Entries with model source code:
________________________

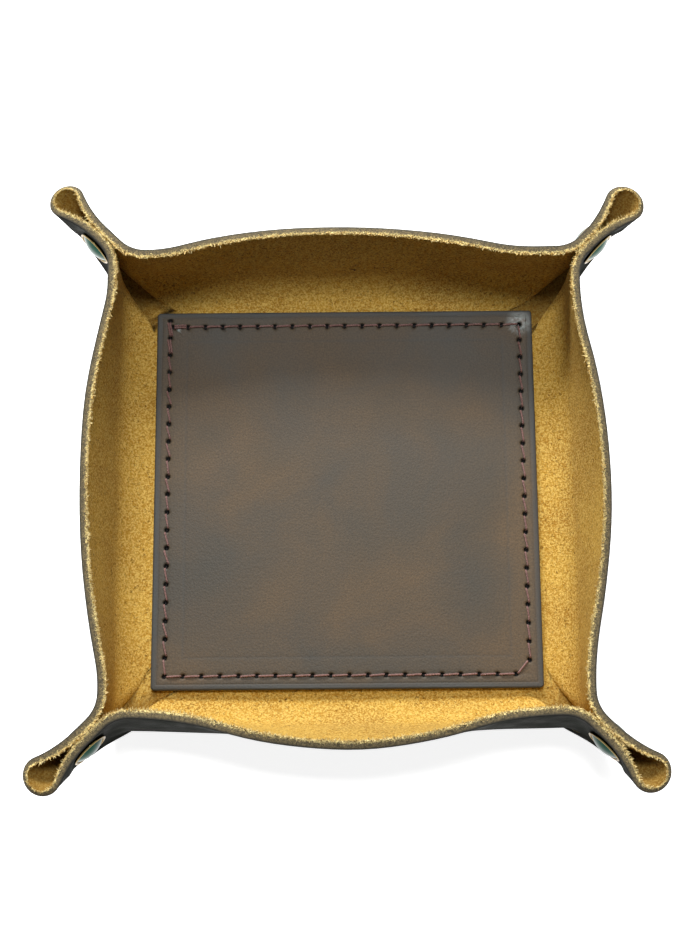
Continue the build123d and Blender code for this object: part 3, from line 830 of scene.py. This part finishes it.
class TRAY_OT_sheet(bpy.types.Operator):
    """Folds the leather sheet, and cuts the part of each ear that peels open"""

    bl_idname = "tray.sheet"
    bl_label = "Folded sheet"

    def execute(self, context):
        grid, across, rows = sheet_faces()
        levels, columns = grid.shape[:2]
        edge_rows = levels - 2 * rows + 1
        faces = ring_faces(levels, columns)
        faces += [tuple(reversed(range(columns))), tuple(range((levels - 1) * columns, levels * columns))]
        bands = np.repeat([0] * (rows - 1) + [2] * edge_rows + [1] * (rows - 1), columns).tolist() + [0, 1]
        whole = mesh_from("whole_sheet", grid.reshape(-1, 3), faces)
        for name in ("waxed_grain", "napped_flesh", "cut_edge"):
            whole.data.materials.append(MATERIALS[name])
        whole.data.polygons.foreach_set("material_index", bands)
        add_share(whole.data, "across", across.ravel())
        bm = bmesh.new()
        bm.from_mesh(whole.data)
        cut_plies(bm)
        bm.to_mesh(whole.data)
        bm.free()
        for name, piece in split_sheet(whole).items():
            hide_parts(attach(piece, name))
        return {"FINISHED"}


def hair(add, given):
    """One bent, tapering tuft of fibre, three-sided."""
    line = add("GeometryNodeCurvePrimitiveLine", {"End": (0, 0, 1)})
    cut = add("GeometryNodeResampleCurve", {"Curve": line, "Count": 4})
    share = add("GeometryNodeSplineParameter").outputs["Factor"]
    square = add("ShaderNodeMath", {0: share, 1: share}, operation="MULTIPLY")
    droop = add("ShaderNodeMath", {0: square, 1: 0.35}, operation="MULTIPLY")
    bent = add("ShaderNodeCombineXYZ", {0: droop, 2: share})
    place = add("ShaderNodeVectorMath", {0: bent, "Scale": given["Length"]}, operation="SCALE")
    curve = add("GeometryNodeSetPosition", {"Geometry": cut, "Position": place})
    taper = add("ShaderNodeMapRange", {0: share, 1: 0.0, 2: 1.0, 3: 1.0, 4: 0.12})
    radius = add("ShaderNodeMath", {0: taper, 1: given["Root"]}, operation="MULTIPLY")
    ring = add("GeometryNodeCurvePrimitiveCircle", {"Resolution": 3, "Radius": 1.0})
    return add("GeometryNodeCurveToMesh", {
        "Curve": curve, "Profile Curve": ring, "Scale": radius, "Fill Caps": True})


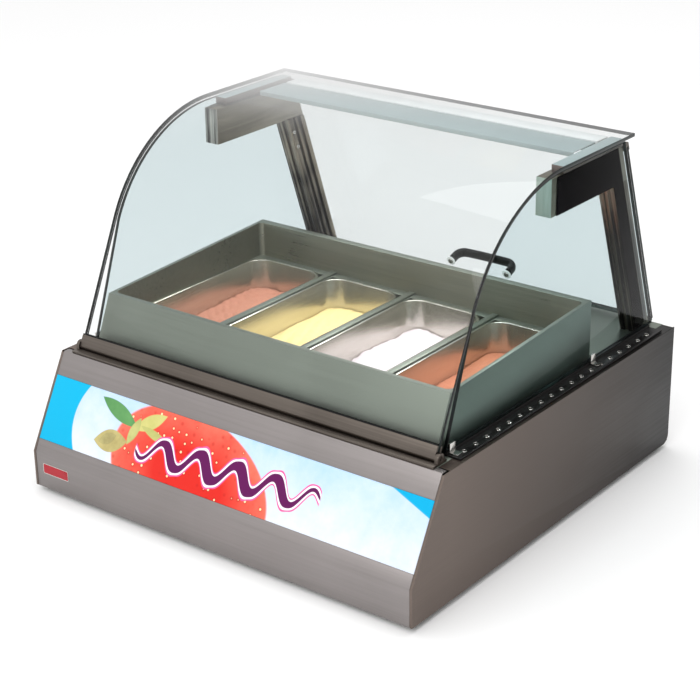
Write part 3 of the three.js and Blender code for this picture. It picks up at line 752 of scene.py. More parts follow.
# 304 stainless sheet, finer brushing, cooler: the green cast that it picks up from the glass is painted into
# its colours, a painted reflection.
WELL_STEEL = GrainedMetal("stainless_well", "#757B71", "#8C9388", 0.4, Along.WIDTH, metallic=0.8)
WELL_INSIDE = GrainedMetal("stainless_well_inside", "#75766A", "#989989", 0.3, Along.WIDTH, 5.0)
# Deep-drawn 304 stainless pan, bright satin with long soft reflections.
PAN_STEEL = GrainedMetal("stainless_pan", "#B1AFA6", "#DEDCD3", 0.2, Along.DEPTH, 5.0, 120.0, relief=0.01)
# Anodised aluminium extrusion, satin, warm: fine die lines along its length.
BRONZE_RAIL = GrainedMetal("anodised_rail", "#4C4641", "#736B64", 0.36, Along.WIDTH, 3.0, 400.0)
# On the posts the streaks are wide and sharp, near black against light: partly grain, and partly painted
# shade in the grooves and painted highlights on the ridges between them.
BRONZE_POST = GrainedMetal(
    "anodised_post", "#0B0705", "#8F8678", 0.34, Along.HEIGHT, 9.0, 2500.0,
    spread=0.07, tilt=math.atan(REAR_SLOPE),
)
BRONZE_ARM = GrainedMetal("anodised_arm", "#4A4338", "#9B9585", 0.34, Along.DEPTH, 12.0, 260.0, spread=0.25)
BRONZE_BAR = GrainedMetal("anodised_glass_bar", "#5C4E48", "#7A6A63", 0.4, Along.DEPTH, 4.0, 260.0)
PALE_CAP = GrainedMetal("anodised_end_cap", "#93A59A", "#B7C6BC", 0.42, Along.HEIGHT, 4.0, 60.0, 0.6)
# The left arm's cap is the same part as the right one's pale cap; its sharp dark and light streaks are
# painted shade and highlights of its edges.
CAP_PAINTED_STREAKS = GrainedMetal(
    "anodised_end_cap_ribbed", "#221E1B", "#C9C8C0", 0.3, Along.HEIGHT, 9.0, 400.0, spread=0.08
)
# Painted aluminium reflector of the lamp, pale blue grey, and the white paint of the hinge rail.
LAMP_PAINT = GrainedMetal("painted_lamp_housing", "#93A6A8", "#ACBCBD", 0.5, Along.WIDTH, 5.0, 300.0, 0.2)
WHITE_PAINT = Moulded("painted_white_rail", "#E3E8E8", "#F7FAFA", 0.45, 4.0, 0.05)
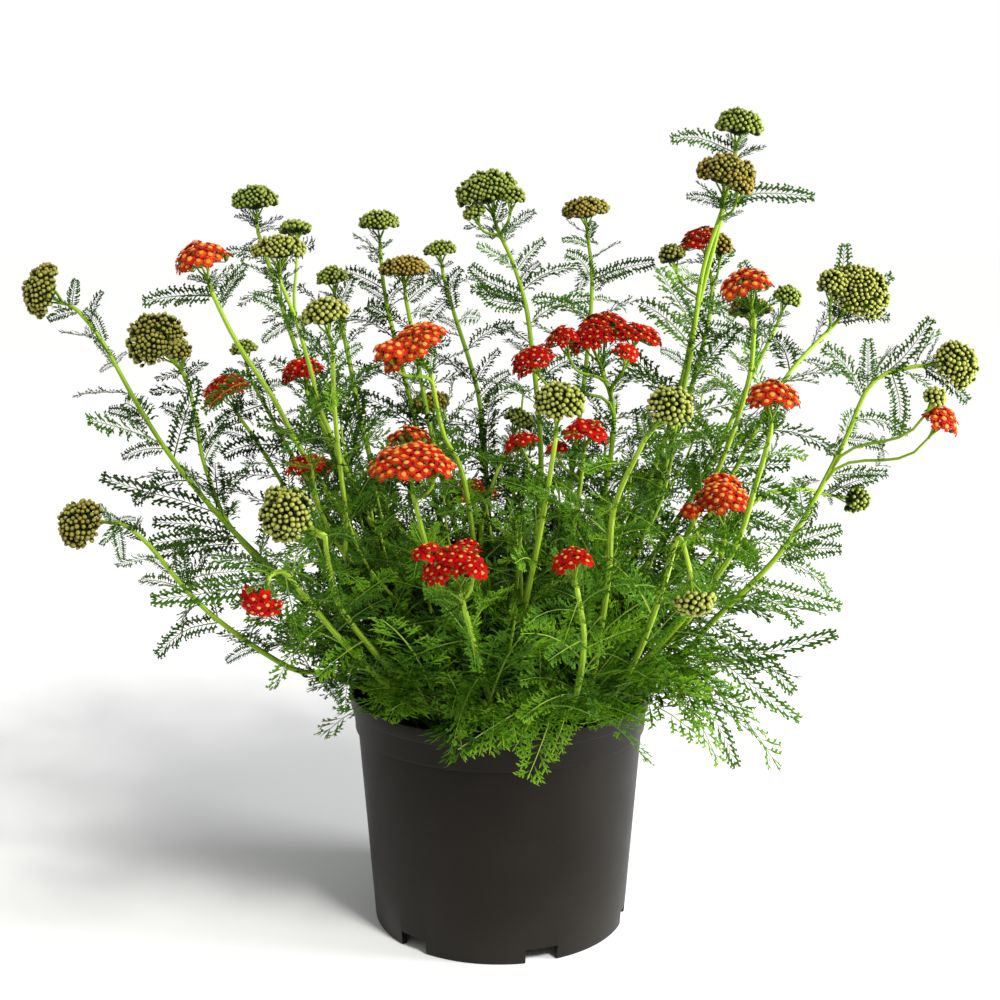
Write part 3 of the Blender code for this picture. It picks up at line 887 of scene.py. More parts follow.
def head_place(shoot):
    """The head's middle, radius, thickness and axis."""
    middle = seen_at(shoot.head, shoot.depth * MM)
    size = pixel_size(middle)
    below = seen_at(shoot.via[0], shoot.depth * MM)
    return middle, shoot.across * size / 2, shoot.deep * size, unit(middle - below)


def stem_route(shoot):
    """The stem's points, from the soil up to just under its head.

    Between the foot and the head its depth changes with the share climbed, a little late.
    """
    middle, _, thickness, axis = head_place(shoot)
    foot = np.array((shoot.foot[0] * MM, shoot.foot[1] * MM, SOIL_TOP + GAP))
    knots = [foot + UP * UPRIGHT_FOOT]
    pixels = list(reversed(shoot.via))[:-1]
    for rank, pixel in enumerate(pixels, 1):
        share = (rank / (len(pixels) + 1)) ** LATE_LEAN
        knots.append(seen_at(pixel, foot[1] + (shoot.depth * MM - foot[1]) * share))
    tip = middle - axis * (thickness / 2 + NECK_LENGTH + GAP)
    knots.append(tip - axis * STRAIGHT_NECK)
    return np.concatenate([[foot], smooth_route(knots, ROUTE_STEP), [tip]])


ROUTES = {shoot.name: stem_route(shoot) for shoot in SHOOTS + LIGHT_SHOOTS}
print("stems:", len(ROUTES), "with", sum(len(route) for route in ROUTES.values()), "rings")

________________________

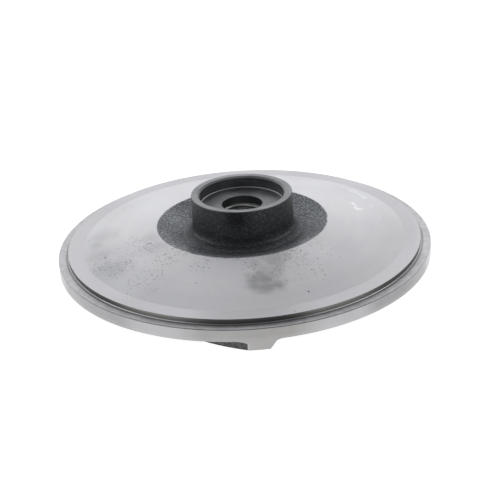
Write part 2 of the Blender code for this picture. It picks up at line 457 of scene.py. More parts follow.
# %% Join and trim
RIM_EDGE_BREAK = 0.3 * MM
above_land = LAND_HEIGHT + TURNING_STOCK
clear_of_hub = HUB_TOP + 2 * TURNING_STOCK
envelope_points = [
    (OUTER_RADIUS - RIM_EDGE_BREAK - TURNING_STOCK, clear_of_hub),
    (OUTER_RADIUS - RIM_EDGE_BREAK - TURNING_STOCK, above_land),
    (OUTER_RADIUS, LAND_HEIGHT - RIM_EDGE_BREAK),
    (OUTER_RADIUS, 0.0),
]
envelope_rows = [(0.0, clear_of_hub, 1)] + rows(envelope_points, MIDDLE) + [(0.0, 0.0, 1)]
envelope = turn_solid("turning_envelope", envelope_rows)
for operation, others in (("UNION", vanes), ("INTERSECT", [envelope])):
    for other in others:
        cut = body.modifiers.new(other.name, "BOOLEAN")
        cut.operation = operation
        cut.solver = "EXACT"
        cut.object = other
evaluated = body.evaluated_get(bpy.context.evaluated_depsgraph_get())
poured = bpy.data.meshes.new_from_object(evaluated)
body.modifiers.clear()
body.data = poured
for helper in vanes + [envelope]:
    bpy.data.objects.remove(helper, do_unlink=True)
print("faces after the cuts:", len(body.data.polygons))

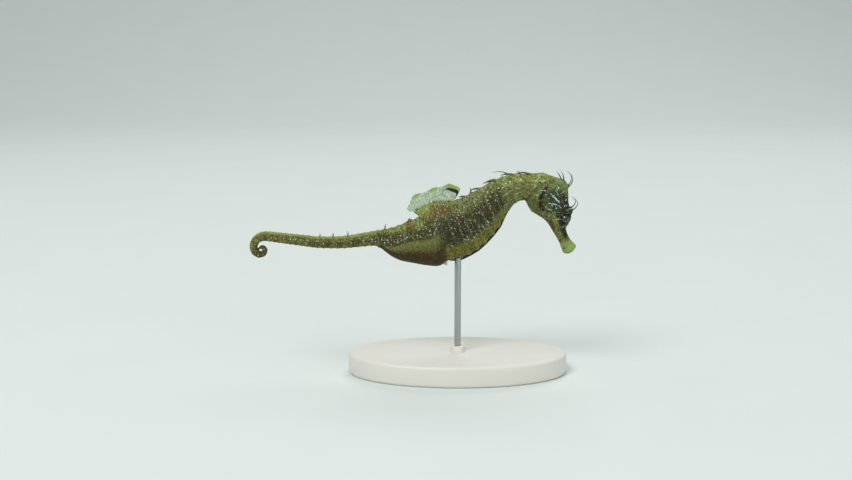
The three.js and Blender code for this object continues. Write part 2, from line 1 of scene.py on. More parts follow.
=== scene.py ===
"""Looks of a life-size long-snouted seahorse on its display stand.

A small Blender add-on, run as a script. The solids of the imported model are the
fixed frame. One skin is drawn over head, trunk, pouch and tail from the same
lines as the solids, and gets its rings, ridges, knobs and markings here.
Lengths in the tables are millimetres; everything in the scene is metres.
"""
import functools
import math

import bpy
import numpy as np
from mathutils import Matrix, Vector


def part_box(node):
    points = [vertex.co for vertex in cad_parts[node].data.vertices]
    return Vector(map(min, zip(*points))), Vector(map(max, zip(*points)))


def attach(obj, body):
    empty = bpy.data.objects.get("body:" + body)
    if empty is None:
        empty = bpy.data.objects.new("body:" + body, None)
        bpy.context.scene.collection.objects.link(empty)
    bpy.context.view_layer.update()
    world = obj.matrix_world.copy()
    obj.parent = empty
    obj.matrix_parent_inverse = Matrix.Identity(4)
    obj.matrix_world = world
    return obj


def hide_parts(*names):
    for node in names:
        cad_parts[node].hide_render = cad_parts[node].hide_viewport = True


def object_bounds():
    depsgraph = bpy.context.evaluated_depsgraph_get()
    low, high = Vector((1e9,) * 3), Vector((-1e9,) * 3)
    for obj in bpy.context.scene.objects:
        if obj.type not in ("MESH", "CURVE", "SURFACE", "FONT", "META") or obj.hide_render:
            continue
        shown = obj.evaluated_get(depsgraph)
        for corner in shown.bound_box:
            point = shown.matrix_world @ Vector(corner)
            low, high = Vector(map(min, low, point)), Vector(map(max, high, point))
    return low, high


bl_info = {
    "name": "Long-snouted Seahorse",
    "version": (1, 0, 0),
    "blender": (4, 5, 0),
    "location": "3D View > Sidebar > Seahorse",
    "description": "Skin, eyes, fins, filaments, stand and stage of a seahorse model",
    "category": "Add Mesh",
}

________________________

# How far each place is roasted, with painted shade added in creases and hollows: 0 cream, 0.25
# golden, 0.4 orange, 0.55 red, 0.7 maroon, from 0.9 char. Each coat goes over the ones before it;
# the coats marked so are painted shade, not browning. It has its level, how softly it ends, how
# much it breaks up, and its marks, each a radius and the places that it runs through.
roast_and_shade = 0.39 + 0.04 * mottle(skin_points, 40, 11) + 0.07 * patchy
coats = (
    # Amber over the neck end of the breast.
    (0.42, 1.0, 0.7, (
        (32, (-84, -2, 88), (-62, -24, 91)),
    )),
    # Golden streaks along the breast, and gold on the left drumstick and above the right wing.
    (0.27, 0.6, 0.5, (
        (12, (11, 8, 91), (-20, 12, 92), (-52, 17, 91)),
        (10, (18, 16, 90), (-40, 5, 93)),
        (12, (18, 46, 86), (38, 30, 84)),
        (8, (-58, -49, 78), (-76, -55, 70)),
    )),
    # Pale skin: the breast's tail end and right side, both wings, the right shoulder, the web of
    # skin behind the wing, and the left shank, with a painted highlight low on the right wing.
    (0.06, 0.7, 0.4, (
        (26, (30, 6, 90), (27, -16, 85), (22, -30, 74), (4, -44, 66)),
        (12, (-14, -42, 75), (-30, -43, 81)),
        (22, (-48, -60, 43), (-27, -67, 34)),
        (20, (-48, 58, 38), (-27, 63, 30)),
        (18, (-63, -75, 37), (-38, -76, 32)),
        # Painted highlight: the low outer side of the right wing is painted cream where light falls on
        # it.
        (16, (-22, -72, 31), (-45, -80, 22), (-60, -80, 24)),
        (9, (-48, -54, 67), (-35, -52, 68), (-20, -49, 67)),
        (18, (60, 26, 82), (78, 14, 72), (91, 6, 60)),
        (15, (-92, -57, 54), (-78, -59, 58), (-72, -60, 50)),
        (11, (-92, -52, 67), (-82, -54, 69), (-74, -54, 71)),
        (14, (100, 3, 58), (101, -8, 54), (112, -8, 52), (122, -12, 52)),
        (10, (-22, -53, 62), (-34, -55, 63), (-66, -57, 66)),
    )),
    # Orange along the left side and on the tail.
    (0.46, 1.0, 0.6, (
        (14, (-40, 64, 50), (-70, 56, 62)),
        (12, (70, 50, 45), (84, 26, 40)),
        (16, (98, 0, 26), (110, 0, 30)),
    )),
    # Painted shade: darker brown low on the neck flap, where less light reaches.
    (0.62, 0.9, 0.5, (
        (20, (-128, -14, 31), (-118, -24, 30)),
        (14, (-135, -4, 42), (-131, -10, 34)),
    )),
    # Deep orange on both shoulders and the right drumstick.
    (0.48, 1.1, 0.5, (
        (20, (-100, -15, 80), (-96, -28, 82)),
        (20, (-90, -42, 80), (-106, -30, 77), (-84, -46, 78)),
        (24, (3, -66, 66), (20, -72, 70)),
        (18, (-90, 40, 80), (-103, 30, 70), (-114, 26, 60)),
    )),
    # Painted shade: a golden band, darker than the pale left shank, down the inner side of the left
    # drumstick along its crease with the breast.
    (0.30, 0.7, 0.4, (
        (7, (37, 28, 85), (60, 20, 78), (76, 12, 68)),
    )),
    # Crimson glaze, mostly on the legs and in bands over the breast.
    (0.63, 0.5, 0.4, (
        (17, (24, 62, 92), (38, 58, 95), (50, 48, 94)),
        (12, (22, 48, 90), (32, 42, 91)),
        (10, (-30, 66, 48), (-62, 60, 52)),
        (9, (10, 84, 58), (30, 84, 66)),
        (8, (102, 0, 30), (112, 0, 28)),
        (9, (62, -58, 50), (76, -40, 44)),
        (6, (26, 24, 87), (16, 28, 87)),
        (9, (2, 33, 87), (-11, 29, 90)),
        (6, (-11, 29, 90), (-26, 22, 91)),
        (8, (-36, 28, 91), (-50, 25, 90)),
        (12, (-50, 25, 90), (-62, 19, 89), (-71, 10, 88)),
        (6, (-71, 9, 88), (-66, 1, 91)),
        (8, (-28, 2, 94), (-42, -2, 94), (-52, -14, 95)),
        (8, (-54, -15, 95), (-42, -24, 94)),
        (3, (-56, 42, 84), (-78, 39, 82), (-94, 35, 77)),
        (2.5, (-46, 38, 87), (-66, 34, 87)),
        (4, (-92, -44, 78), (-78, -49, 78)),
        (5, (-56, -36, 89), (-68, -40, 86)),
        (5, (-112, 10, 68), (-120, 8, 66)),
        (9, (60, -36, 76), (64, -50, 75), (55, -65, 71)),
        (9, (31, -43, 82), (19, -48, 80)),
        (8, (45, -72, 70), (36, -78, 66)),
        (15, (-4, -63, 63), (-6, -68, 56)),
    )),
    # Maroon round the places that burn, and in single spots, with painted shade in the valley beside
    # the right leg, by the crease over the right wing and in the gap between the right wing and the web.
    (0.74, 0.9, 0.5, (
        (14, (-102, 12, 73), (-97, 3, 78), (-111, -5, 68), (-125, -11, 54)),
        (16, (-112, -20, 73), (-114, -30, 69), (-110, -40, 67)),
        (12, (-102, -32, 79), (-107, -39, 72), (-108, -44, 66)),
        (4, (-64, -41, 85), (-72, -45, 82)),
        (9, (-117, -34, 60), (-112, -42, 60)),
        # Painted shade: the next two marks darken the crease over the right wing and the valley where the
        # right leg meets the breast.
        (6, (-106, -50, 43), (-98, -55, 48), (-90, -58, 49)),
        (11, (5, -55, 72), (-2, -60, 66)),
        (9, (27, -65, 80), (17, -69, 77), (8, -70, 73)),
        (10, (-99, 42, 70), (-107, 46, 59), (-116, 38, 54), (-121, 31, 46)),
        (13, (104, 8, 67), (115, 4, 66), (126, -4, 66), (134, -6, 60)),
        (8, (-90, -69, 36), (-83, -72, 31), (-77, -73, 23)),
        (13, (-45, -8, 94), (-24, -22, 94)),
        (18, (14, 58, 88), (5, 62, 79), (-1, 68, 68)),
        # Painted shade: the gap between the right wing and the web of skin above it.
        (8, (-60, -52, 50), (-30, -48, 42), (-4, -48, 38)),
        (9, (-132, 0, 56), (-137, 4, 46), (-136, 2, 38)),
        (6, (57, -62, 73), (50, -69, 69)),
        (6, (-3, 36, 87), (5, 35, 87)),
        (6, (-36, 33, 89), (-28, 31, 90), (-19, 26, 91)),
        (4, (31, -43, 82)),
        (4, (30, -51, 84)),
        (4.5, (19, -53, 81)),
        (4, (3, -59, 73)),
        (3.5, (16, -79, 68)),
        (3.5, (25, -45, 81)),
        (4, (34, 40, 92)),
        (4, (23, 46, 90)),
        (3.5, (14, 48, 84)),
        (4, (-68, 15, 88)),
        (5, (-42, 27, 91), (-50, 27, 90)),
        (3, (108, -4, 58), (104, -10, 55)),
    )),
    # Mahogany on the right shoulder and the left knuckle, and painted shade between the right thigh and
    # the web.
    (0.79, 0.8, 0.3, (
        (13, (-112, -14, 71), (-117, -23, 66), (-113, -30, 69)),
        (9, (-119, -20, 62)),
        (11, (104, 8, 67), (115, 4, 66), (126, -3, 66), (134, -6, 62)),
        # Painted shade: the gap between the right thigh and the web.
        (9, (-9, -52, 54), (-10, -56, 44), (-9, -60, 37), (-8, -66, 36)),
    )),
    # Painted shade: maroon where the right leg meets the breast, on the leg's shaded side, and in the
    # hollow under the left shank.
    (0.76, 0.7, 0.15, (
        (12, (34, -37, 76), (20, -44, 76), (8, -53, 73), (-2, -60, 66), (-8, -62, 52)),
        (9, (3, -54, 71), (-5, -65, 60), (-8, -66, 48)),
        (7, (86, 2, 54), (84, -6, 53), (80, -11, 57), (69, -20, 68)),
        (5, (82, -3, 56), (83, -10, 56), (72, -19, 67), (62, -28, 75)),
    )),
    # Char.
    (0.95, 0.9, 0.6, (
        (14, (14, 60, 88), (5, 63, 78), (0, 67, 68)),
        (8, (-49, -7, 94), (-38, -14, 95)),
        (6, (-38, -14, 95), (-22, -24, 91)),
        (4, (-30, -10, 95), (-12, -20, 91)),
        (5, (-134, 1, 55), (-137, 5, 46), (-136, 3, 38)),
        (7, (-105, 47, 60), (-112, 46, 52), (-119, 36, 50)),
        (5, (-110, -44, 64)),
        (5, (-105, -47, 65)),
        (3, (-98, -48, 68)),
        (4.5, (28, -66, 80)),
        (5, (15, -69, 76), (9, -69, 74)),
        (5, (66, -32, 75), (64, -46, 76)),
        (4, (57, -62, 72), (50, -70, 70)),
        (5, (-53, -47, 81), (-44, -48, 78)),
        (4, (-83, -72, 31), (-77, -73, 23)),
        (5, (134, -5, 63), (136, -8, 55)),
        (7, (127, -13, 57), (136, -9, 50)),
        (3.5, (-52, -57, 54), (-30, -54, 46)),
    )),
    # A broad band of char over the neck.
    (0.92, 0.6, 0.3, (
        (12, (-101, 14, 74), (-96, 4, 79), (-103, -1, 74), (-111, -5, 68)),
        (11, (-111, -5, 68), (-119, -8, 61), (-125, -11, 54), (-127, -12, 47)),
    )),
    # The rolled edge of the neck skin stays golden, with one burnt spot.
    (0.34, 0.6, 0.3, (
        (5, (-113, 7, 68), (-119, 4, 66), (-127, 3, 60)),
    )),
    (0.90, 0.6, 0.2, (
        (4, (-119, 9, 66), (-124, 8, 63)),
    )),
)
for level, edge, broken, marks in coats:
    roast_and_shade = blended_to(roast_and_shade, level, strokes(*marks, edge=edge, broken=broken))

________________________

■ Exercise brief ■
How many lines in the listing above contain "empty"? Answer with the number alone.

■ Solution to the exercise ■
5